The Mist is a monster story with a very simple premise: An impenetrable and mysterious mist rolls over a city, bringing with it strange creatures that threaten a group of strangers and half the cast of The Walking Dead as they cower inside a grocery store.
Now, Darabont is no stranger to horror. Uncredited, he rewrote a significant amount of Wes Craven’s original screenplay for Nightmare on Elm Street 3: The Dream Warriors, tightening it up and giving it much needed focus. More recently, he’s responsible to bringing The Walking Dead to life.
The Mist is as tightly plotted and focused as all his output, and the characters are surprisingly well-drawn for a movie with so many of them. Lots of recognizable faces round out the cast and everyone rises to the occasion.
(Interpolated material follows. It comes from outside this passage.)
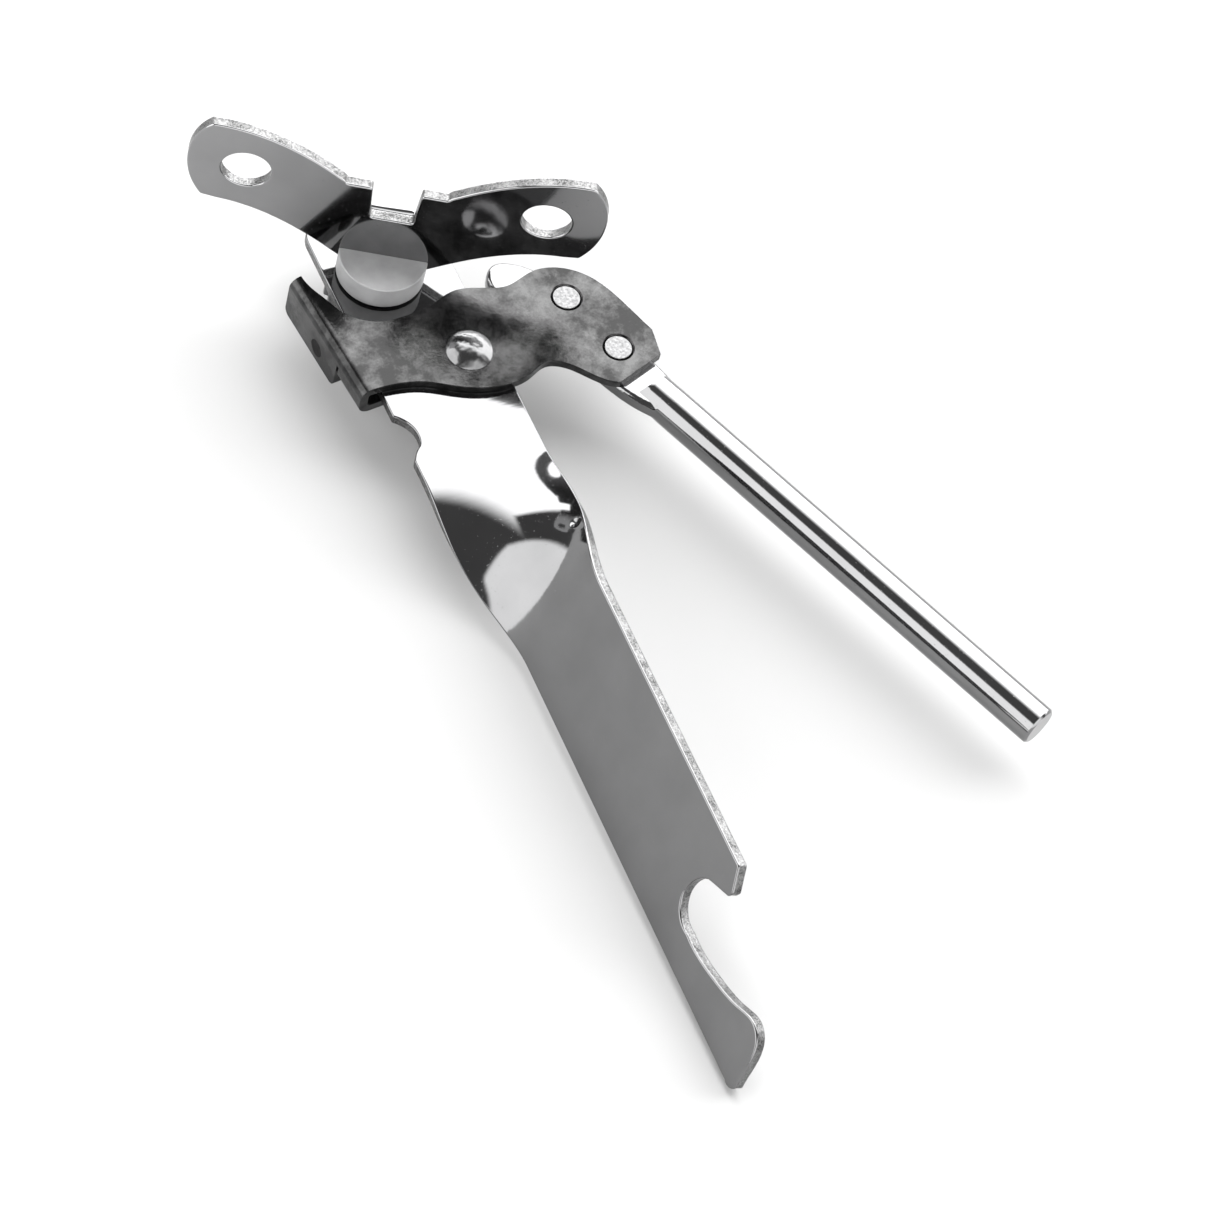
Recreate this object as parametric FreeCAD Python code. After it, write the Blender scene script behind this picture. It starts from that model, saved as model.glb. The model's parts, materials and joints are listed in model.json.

As usual, I won’t give away much detail here, only to say that you’ll definitely care who lives and who dies and find yourself rooting for some folks over others.
As is usually the case with these Trapped Strangers In Peril stories, the horrors outside barely hold a candle to the fighting and tension between the personalities inside. It doesn’t take long for a Lord of the Flies mentality to develop, and various factions begin separating to rally behind different leaders with their own particular takes on what is happening and needs to be done. I found all this 100% believable. Truly, the writing is excellent here.
But let’s not diminish the dangers outside. Though he clearly has the budget, Darabont adopts a a less-is-more approach with the monsters. We’re only allowed a good close look at the smallest creatures. They’re still deadly as hell, but we know they’re mere houseflies compared to the larger, more threatening creatures we can only glimpse in quick shadows through the impenetrable fog. As always, it’s an effective and terrifying approach.
Where are the creatures from? What caused this to happen? How can they possibly pull through this? And at what cost? By the end, the answers to those questions are incomplete but wholly satisfying. I highly recommend this movie.
NOW THAT YOU’VE SEEN THE FILM…
******* SPOILERS ********
Man, what a bleak ending – even bleaker than King’s original novella. I sat for a long while afterward, trying to consider the point Darabont was trying to make with his change.
In the end, I settled on two possibilities:
1) It’s just a cool way to wrap things up.
2) Darabont is making a quasi-political statement. Maybe that’s not his primary goal, but I saw some obvious parallels with the rise of the more militant and pushy faith-based movements and culture wars of Bush-era politics.
Inside the store, as one character pointed out, they already had all the food they could have wanted, medicine, and shelter from the elements. It didn’t always work out, but a little more organization and planning could have led to better defense from the creatures the occasionally broke through the glass.
In the end, all they had to do was get along with each other and wait. The Mist would pass over as yet another temporary problem and the government would sweep through to clean up the mess it created.
Even if it’s a stretch to draw parallels to a particular time in politics, it does speak to the nature of how we deal with crisis as a society – our tendencies to deny, then overreact, then slip into a mode of permanently perceived peril where we forget that this, too, shall pass.
Meanwhile, we remain blind to our good fortune, all things considered. And every crisis, no matter how severe, eventually becomes another touchstone in human history, leaving only casualties in its wake – at least as many from our own cannibalism than any external forces.